I would not consider this book appropriate for pre-teens, but it isn't intended for them anyway. High-schoolers will find it both a pleasantly light and informative read.
on June 11, 2006
Usually, I'm a huge fan of Meg Cabot. As far as teen novels go, I think she's a great author. Her books are witty, charming, and a good read. Unfortunately, as she gained popularity, her books got cheaper and cheaper. Now, she's churning out books by the day, it seems, and because of speeding through the writing process, her books no longer have the same spark they used to. This book, sadly, is no exception. It was obnoxious and...weird, honestly, from the start. I was impressed that Cabot didn't choose to shy away from today's issues, the obsessive zeal with which she demonstrated her own beliefs got irritating very, very fast.
Basically, if you're looking for a book by Cabot that's actually good, you're better off sticking to her earlier Princess Diaries books (eventually, those started sucking, too), The Boy Next Door, the 1-800-Where-R-U series, and my personal favorites, The Mediator novels. The last two were terrible, but the first four were great. This novel, however, was very, very unimpressive, although I will give her credit for the first American Girl novel. At least that one wasn't mindless.
on February 14, 2006
I've never been into "girly girl" novels, especially Meg Cabot, so when my friend was adamant that I read All-American Girl, I wasn't thrilled. But I dropped by Borders & picked it up anyway, keeping the receipt and price sticker because I knew I'd be returning it soon. But I was pleasantly surprised. I finished it that night. It was just so hilarious and captivating, and held me in like a trance- I loved it.
So when Meg released Ready or Not, needless to say I was an Elvis fan girl. I rushed to get a copy and then the next day anticipated returning it. Why? Because this lacked. It simply was a disappointment.
The plot was so off and disoriented, sometimes I wondered if it were a novel or a diary. Half the book was spent with Samantha wallowing in the "depressed punk" mud, ranting about how she was a dark, misunderstood loner with apathy for "normal stuff kids do".
Then the rest of it was pointless, long-winded rambling and gab about Gwen Stefani or whoever. The pop culture references got out of hand at times, like they were fill-ins for lack of better things to say. A bunch of ponderings and superficial remarks about the people at her school and her life, Sam came on as ungrateful and irritating, her always-grousing manner getting on my nerves.

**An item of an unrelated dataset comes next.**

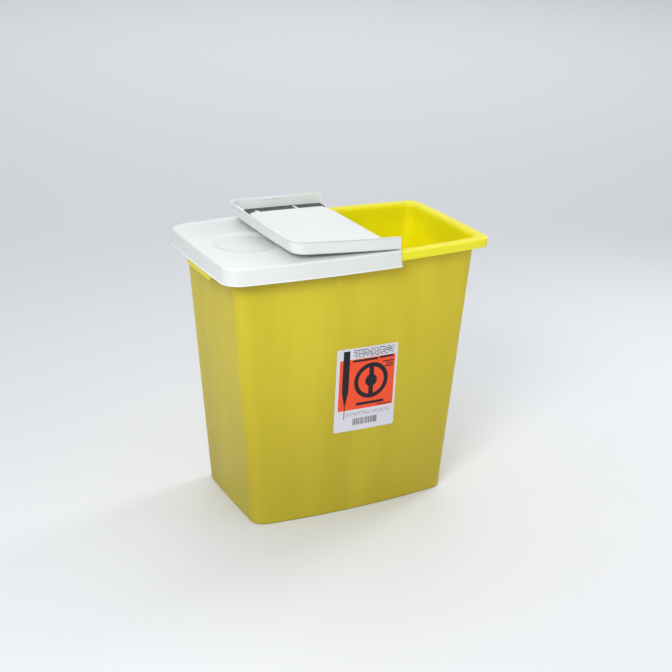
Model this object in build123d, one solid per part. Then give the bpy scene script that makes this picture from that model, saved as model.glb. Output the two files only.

Meg's writing lost all the spirit and humor of All-American Girl, and it became dull and painfully tedious. Likely, she was just trying to cash in on a successful sequel, and was so busy trying to embellish on Sam's attitude that her character became way too fictional and unrealistic.
I think Cabot lost all her drive and creativity, and just let this one go. Really, I was disappointed. A poor plotline and stiff writing led to perhaps the worst book by MC yet. I love her works- I really do, but this one just didn't cut it for me.
on December 8, 2005
If you liked All-American Girl,then you'll like this book. It's a great sequel and Cabot deals with issues that teenage girls face today.
It's true that the main character, Sam, spends a good time thinking about her relationship with David. This of course, includes whether or not she's ready to have sex. This is something that all teen girls, and for that matter- all teen boys, think about. I think it admirable that Meg Cabot chose to include such a topic. If the author had not touched upon this, it would be an unrealistic look at a teenager's life.
This book has been recommended for grades 9 and up. I'd agree with that. By that age, most young adults are mature enough to read about the topic of sex. And while many things influence the decision of whether or not to have sex (friends, movies, alcohol), there is no reason to skip this book for fear of it deciding for them.